Worker safety is crucial to responsible copper production. A critical safety parameter is the Occupational Exposure Limit (OEL), or the number of copper particles that can be in the air without physically or mentally affecting the worker. While copper is a naturally occurring element essential to the human body, continued exposure to copper particles in the air can have long-term adverse effects. Occupational exposure to copper particles may occur during the mining, smelting and refining processes of copper production. OELs ensure worker health is protected, and these limits must be tested and determined through scientific study. The International Copper Association (ICA) has commissioned research to examine the effects of exposure to airborne copper particles to help determine safe and optimal OELs.

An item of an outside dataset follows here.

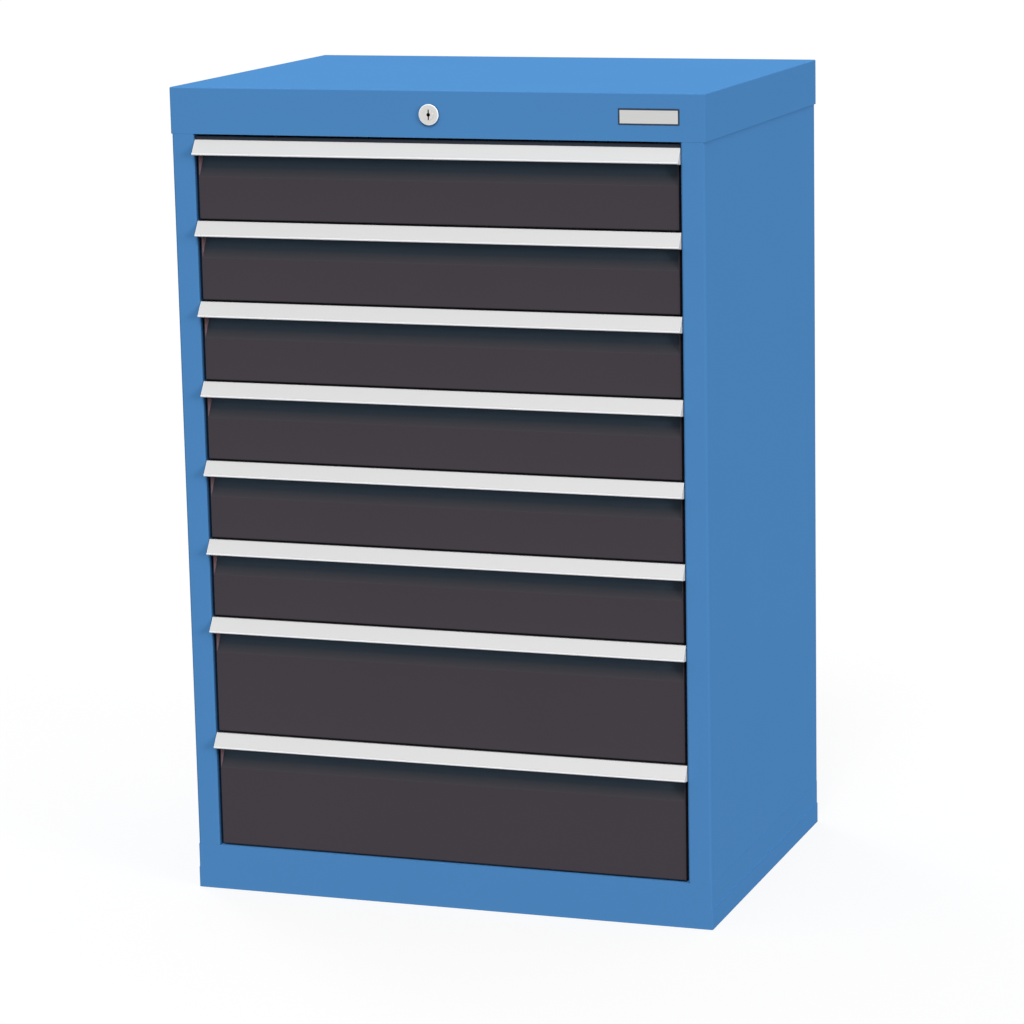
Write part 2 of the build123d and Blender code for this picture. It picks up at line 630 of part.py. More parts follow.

Peer-Reviewed Studies on Copper Exposure in the Workplace
EXPOSURE TO COPPER-CONTAINING DUST PARTICLES: NO DETECTABLE ADVERSE EFFECT
A long-term medical surveillance study published in the Journal of Occupational and Environmental Medicine concluded there was no detectable effect of copper-containing dust particles on lung health or chronic inflammation among the 104 German copper smelter workers who participated in the study when compared to 70 of their colleagues who worked in the same facility with different metals. This study tracked worker health for a total of 22 years from 1972 to 2018.
BIOMARKER STUDY OF SMELTER WORKERS: NO ADVERSE EFFECTS FROM COPPER-CONTAINING DUST EXPOSURE
In 2019, follow-up research of the same German copper smelter workers examined the effects of copper particles in dust on biomarkers (via a blood and sputum analysis) connected to lung function and inflammation. The biomarker study also found there were no detectable effects from the copper-containing dust particles.
REPEATED DOSAGE OF COPPER COMPOUNDS FOUND TO BE NON-TOXIC IN RAT STUDY
A peer-reviewed study published in Toxicology examined the effects of repeated doses of two common copper compounds (e.g., Cu2O dicopper oxide and CuSO4.5 H2O copper sulphate pentahydrate) in rats over a period of 2 weeks followed by a 13-week recovery period. A longer study was conducted on just the Cu2O compound over a 28-day period. The studies aimed to evaluate whether respiratory toxicity resulted from continued exposure to copper in the air. The rats demonstrated some inflammation at the cellular level, but this was deemed to be a result of a localized and natural adaptive response, resolving itself fully during the recovery period. No adverse effect or toxicity was observed in the 14-or 28-day studies.
Copper is essential to the modern world.